Dawn - the fact that Daily Mail will put its own agenda-advancing spin in the lead sentence (alleging Lal "included purely to put political pressure") makes the whole article less trustworthy.
Lal believed the information was true, a quotation that had been repeated in the grey literature from an Indian climatologist. It wasn't invented, it was a mistake - TH himself covered this nearly two months ago.
I don't feel much like defending Lal - unlike your side, the scientific mainstream admits mistakes, - but the attack on him and on climate science has been exaggerated.
Worth noting that the Himalayan glaciers are melting and will melt more, it's just the rate that was exaggerated.
This BS again?! I go away for a few days and come back to find people arguing about science they know nothing about, using evidence that doesn't exist, and quoting crap from a UN study produced using fraud science and overseen by a man with business interests riding on the the conclusion. Please!
Here's a fun reminder of the glory days of Obamanationhood! The closing of the GITMO detention facility anniversary is today, and a walk down memory lane seems appropriate. Did he keep any campaign promises? Any at all?
Fun and laughter, that's all we're after: Glaciergate: Hitler's Last Straw.
Yeah, we don't bother to check if it's BS or not. That's why they call us scientists- or attorneys.
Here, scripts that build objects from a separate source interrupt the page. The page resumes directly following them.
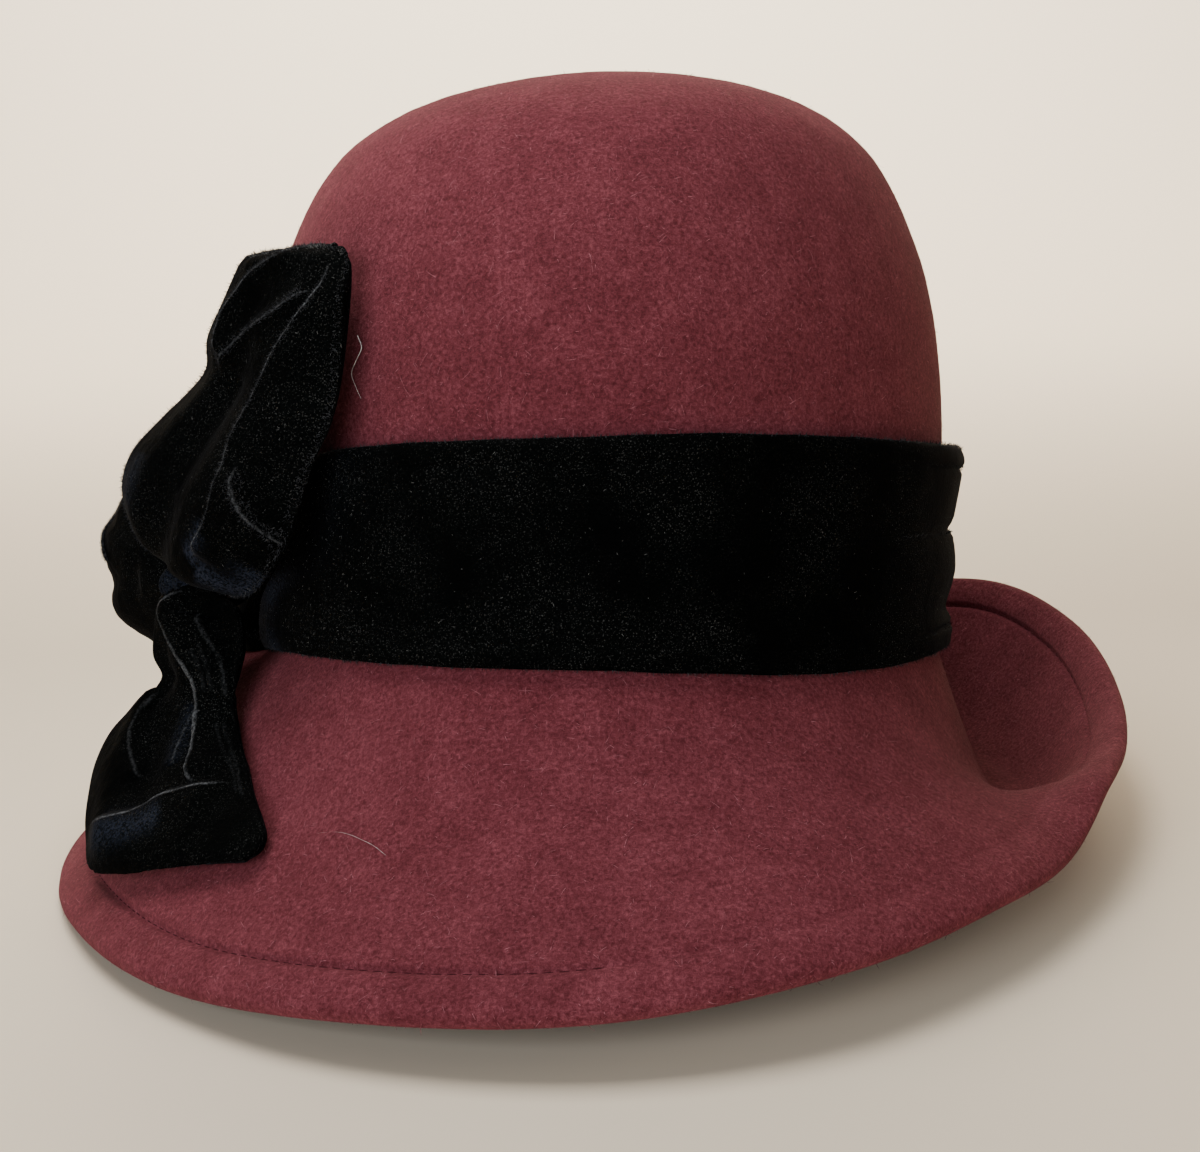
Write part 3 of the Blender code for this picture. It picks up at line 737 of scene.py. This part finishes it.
SIDE_LOOP = [StripRow(place, *row) for place, row in enumerate([
    (-0.1066, -0.0391, 0.0130, -0.1066, -0.0391, 0.0202, 0.0020, 0.0035, 0.0035, 0.0020, 0.0035),
    (-0.1110, -0.0270, 0.0050, -0.1150, -0.0270, 0.0360, 0.0070, 0.0090, 0.0080, 0.0060, 0.0110),
    (-0.1160, -0.0120, -0.0015, -0.1215, -0.0120, 0.0470, 0.0105, 0.0125, 0.0110, 0.0070, 0.0170),
    (-0.1140, 0.0080, -0.0010, -0.1195, 0.0080, 0.0490, 0.0105, 0.0135, 0.0125, 0.0080, 0.0160),
    (-0.1100, 0.0260, 0.0010, -0.1130, 0.0260, 0.0460, 0.0090, 0.0120, 0.0110, 0.0070, 0.0125),
    (-0.1045, 0.0370, 0.0060, -0.1070, 0.0370, 0.0400, 0.0060, 0.0080, 0.0070, 0.0050, 0.0075),
    (-0.1035, 0.0425, 0.0120, -0.1050, 0.0425, 0.0340, 0.0, 0.0, 0.0, 0.0),
])]
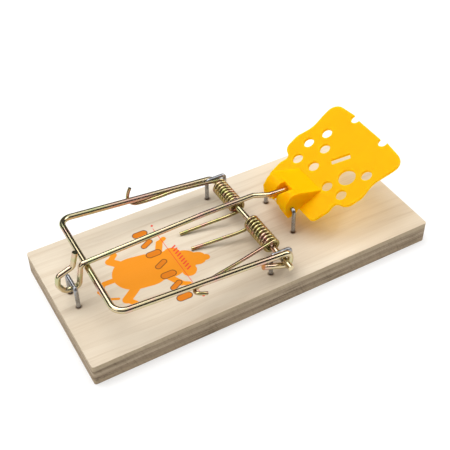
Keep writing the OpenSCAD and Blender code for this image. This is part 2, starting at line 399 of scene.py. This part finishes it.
def makeSawnGroup(figure):
    group, start, end = newGroup(
        "sawnEdge",
        [
            ("Vector", "Vector", None),
            ("Pale", "Color", (0.6, 0.45, 0.3, 1)),
            ("Deep", "Color", (0.2, 0.12, 0.07, 1)),
            ("Coarse", "Float", 0.5),
        ],
        [("Color", "Color"), ("Height", "Float")],
    )
    place = start.outputs["Vector"]
    slanted = stretched(group, place, turn=figure["slant"])
    dark = figureDark(group, figureNoise(group, slanted, figure["saw"]), figure["saw"])
    for key in ("pores", "layers"):
        noise = figureNoise(group, place, figure[key])
        dark = mathNode(group, "ADD", dark, figureDark(group, noise, figure[key]))
    patch = rangeNode(group, figureNoise(group, place, figure["patch"]), *figure["patchCoarse"])
    coarse = mathNode(group, "ADD", start.outputs["Coarse"], patch)
    dark = mathNode(group, "MULTIPLY", dark, coarse, clamp=True)
    color = mixColor(group, dark, start.outputs["Pale"], start.outputs["Deep"])
    group.links.new(color, end.inputs["Color"])
    group.links.new(mathNode(group, "SUBTRACT", 1.0, dark), end.inputs["Height"])
    return group


def makeCapsuleGroup():
    # distance of the place from a line between two points, less a radius
    group, start, end = newGroup(
        "capsuleField",
        [
            ("Place", "Vector", None),
            ("From", "Vector", (0, 0, 0)),
            ("To", "Vector", (0.001, 0, 0)),
            ("Radius", "Float", 0.001),
        ],
        [("Field", "Float")],
    )
    reach = vectorNode(group, "SUBTRACT", start.outputs["Place"], start.outputs["From"])
    span = vectorNode(group, "SUBTRACT", start.outputs["To"], start.outputs["From"])
    covered = vectorNode(group, "DOT_PRODUCT", reach, span)
    whole = vectorNode(group, "DOT_PRODUCT", span, span)
    along = mathNode(group, "DIVIDE", covered, whole, clamp=True)
    off = vectorNode(group, "SUBTRACT", reach, vectorNode(group, "SCALE", span, along))
    field = mathNode(group, "SUBTRACT", vectorNode(group, "LENGTH", off), start.outputs["Radius"])
    group.links.new(field, end.inputs["Field"])
    return group


# Soft patches and fine flecks for bare or plated wire
mottleFigure = {
    "patch": {"detail": 2.0, "roughness": 0.5, "distortion": 0.4},
    "second": {"detail": 3.0, "roughness": 0.6, "distortion": 0.8},
    "fleck": {"detail": 3.0, "roughness": 0.65},
    "secondMove": (0.31, 0.17, 0.53),
}


def makeMottleGroup(figure):
    group, start, end = newGroup(
        "platedMottle",
        [("Vector", "Vector", None), ("Patch", "Float", 140.0), ("Fleck", "Float", 1600.0)],
        [("Patches", "Float"), ("Second", "Float"), ("Flecks", "Float")],
    )
    place, patch, fleck = (start.outputs[k] for k in ("Vector", "Patch", "Fleck"))
    moved = vectorNode(group, "ADD", place, figure["secondMove"])
    group.links.new(noiseNode(group, place, patch, **figure["patch"]), end.inputs["Patches"])
    group.links.new(noiseNode(group, moved, patch, **figure["second"]), end.inputs["Second"])
    group.links.new(noiseNode(group, moved, fleck, **figure["fleck"]), end.inputs["Flecks"])
    return group


grainGroup = makeGrainGroup(woodFigure)
sawnGroup = makeSawnGroup(sawnFigure)
capsuleGroup = makeCapsuleGroup()
mottleGroup = makeMottleGroup(mottleFigure)


# Generic print on the board, in mm: a mouse from above, a row of plain outlined shapes and a dashed line
printArt = {
    "mouse": [
        # from, to, radius
        ((-50, 1.5), (-44, 0.5), 10.5), ((-44, 0.5), (-34, -1.0), 9.0), ((-34, -1.0), (-26, -2.5), 6.6),
        ((-26, -2.5), (-20, -4.5), 4.2), ((-20, -4.5), (-16.2, -5.8), 2.0),
        ((-28.5, 4.6), (-29.3, 5.2), 3.3), ((-26.5, -9.3), (-27.2, -10.0), 3.3),
        ((-35, 7), (-31, 14.0), 1.7), ((-31, 14.0), (-28, 15.6), 1.3),
        ((-37, -9), (-34, -15.0), 1.7), ((-34, -15.0), (-31, -17.0), 1.3),
        ((-52, 8), (-57, 14.0), 2.2), ((-57, 14.0), (-53.5, 17.2), 1.5),
        ((-53, -7), (-60, -12.0), 2.2), ((-60, -12.0), (-57.5, -15.6), 1.5),
        ((-59, 2.0), (-65, 2.2), 1.5), ((-65, 2.2), (-69, -1.5), 1.1),
        ((-69, -1.5), (-68, -7.0), 0.9), ((-68, -7.0), (-63, -9.5), 0.7),
    ],
    "rowX": -36.6,
    "rowY": [24.0, 16.2, 8.6, 0.6, -7.2, -15.0, -23.2],
    "shapeHalf": 1.9,
    "shapeRadius": (2.1, 1.6),  # straight and leaning shapes take turns
    "outline": 0.42,
    "lineX": -29.3,
    "lineY": (26.5, -27.0),
    "lineGap": 2,
    "lineRadius": 0.16,
    "dotRadius": 0.6,
    "dotShift": 0.4,
    "dotLength": 0.1,
    "dashX": -26.4,
    "dashFromY": 8.0,
    "dashStep": 2.0,
    "dashes": 9,
    "dashHalf": (1.0, 0.5),
    "dashRadius": 0.42,
    "soft": 0.10,
    "cover": {"mouse": 0.975, "red": 0.95, "edge": 0.95, "fill": 0.95},
    "orange": (0.76, 0.25, 0.0, 1),
    "rowFill": (0.66, 0.185, 0.006, 1),
    "rowEdge": (0.12, 0.045, 0.012, 1),
    "red": (0.72, 0.05, 0.025, 1),
}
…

Blarina - I watched the video until the point where it said the skeptics caught the problem.
It wasn't skeptics of course - they're useless - it was a mainstream scientist named Graham Cogley:
Also an Indian scientist I'm less familiar with was involved, I think he disagrees on extent but not on reality of human-caused warming.
One paragraph in 3,000 pages, the paragraph didn't get included in technical or policy-maker summaries, and the skeptics didn't find it.
"It wasn't skeptics of course - they're useless"
True, we've been ineffectual until now. I for one am making up for lost time. Now that I've woken up I won't stop until Al Gore etc etc. is roasted on a spit, metaphorically speaking of course.
As a corollary, I'll never trust a word you say again.